Brandon S. Allbery KF8NH
allbery at ece.cmu.edu
Tue Oct 2 21:45:59 EDT 2007
On Oct 2, 2007, at 21:12 , Isaac Dupree wrote:
> Stefan O'Rear wrote:
>> On Tue, Oct 02, 2007 at 11:05:38PM +0200, Johan Tibell wrote:
>>>> I do not believe that anyone was seriously advocating multiple
>>>> blessed
>>>> encodings. The main question is *which* encoding to bless. 99+
>>>> % of
>>>> text I encounter is in US-ASCII, so I would favor UTF-8. Why is
>>>> UTF-16
>>>> better for me?
>>> All software I write professional have to support 40 languages
>>> (including CJK ones) so I would prefer UTF-16 in case I could use
>>> Haskell at work some day in the future. I dunno that who uses what
>>> encoding the most is good grounds to pick encoding though. Ease of
>>> implementation and speed on some representative sample set of
>>> text may
>>> be.
>> UTF-8 supports CJK languages too.

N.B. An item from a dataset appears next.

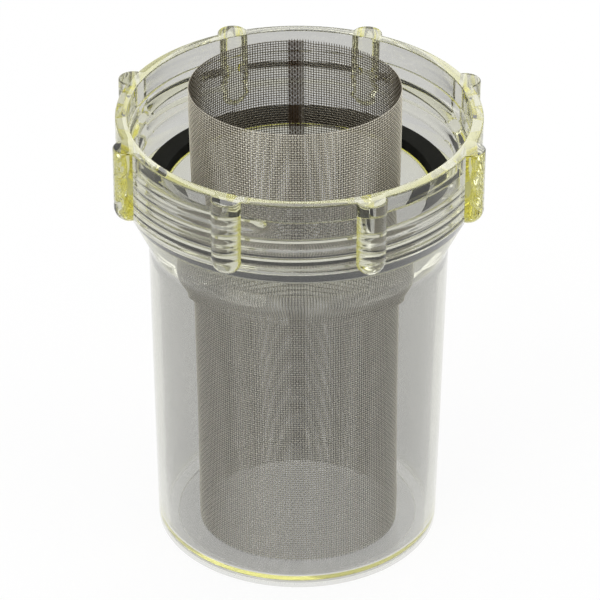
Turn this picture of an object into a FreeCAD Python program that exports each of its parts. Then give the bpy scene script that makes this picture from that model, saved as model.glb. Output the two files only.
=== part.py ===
import FreeCAD, Part
import math
import os
import Sketcher

# Sea water strainer: a clear moulded bowl with an internally threaded collar, the flat gasket on
# its ledge, and the rolled wire screen that stands in it.
# Millimetres, +Z up, origin at the centre of the bowl's foot, front towards -Y, screen seam at +Y.

os.makedirs("parts", exist_ok=True)
doc = FreeCAD.newDocument("sea_water_strainer")

# ---------------------------------------------------------------- driving dimensions
SIZES = [
    # bowl, from the mouth's bore outwards: lip, gasket seat, thread, lead-in, collar
    ("mouth_radius", 40.6, "bore through the lip"),
    ("lip_width", 0.6, "low lip round the mouth"),
    ("lip_height", 1.1, "lip above the ledge"),
    ("gasket_lip_gap", 0.15, "lip to the gasket's bore"),
    ("gasket_width", 6.3, "flat ring, inside to outside"),
    ("gasket_thickness", 4.2, "flat ring, height"),
    ("gasket_edge", 0.3, "softened upper edges of the ring"),
    ("gasket_thread_gap", 1.15, "gasket to the crest of the thread"),
    ("thread_depth", 2.8, "ridge, root to crest"),
    ("thread_base_width", 4.6, "ridge at its root"),
    ("thread_crest_width", 1.8, "ridge at its crest"),
    ("thread_pitch", 6.35, "climb in one turn"),
    ("thread_turns", 2.2, "length of the ridge in turns"),
    ("thread_start_angle", 190.0, "where the ridge starts, from +X"),
    ("thread_floor_gap", 2.53, "ledge to the lower edge of the ridge at its start"),
    ("thread_sink", 0.5, "how far the ridge's root lies inside the wall"),
    ("lead_in_step", 0.6, "plain lead-in wider than the thread's root"),
    ("lead_in_length", 7.0, "plain lead-in above the thread"),
    ("collar_wall", 3.7, "collar, lead-in to outside"),
    ("collar_foot_rise", 5.5, "foot of the collar's straight outside above the ledge"),
    # grip lobes
    ("lobe_count", 8, "grip lobes round the collar"),
    ("lobe_radius", 4.7, "half-round lobe"),
    ("lobe_sink", 0.6, "how far a lobe's centre lies inside the collar's skin"),
    ("lobe_foot_drop", 2.5, "lowest point of a lobe below the collar's foot"),
    # bowl, downwards: neck, body, floor and foot
    ("bowl_height", 145.6, "foot to rim"),
    ("mouth_length", 7.5, "straight bore below the ledge"),
    ("neck_length", 19.7, "taper outside, below the collar"),
    ("neck_round", 10.0, "hollow round where the taper meets the body"),
    ("bore_step", 2.1, "body's bore wider than the mouth's"),
    ("bore_top_drop", 19.5, "ledge to the top of the body's bore"),
    ("bore_draft", 1.0, "body's bore narrower at the floor than at its top"),
    ("body_wall_top", 3.7, "wall under the neck"),
    ("body_wall_base", 2.8, "wall at the foot"),
    ("floor_thickness", 3.2, "floor between foot and inside"),
    ("floor_round", 1.2, "inner edge of the floor"),
    ("foot_ring_width", 6.3, "ring that the bowl stands on"),
    ("foot_recess", 0.6, "hollow inside the foot ring"),
    ("foot_round", 0.8, "outer edge of the foot"),
    # screen
    ("screen_side_gap", 8.7, "screen to the mouth's bore, at each side"),
    ("screen_oval", 2.9, "screen's half width less its half depth"),
    ("screen_front_gap", 6.6, "screen to the mouth's bore, in front"),
    ("screen_stand_out", 11.9, "screen's upper edge above the bowl's rim"),
    ("screen_wall", 0.4, "wall between the ridges"),
    ("screen_ridge", 0.25, "how far hoops and bars stand off the wall"),
    ("screen_hoop_height", 3.4, "hoop between two rows of gaps"),
    ("screen_hoop_ridge", 1.7, "raised middle of a hoop"),
    ("screen_bar_width", 4.2, "upright bar between two gaps"),
    ("screen_bar_ridge", 1.7, "raised middle of an upright bar"),
    ("screen_rows", 10, "rows of gaps"),
    ("screen_columns", 12, "gaps round the tube"),
    ("screen_seam_width", 5.2, "upright strip where the sheet overlaps itself"),
]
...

The only question is efficiency
>
> Due to the additional complexity of handling UTF-8 -- EVEN IF the
> actual text processed happens all to be US-ASCII -- will UTF-8
> perhaps be less efficient than UTF-16, or only as fast?
UTF8 will be very slightly faster in the all-ASCII case, but quickly
blows chunks if you have *any* characters that require multibyte.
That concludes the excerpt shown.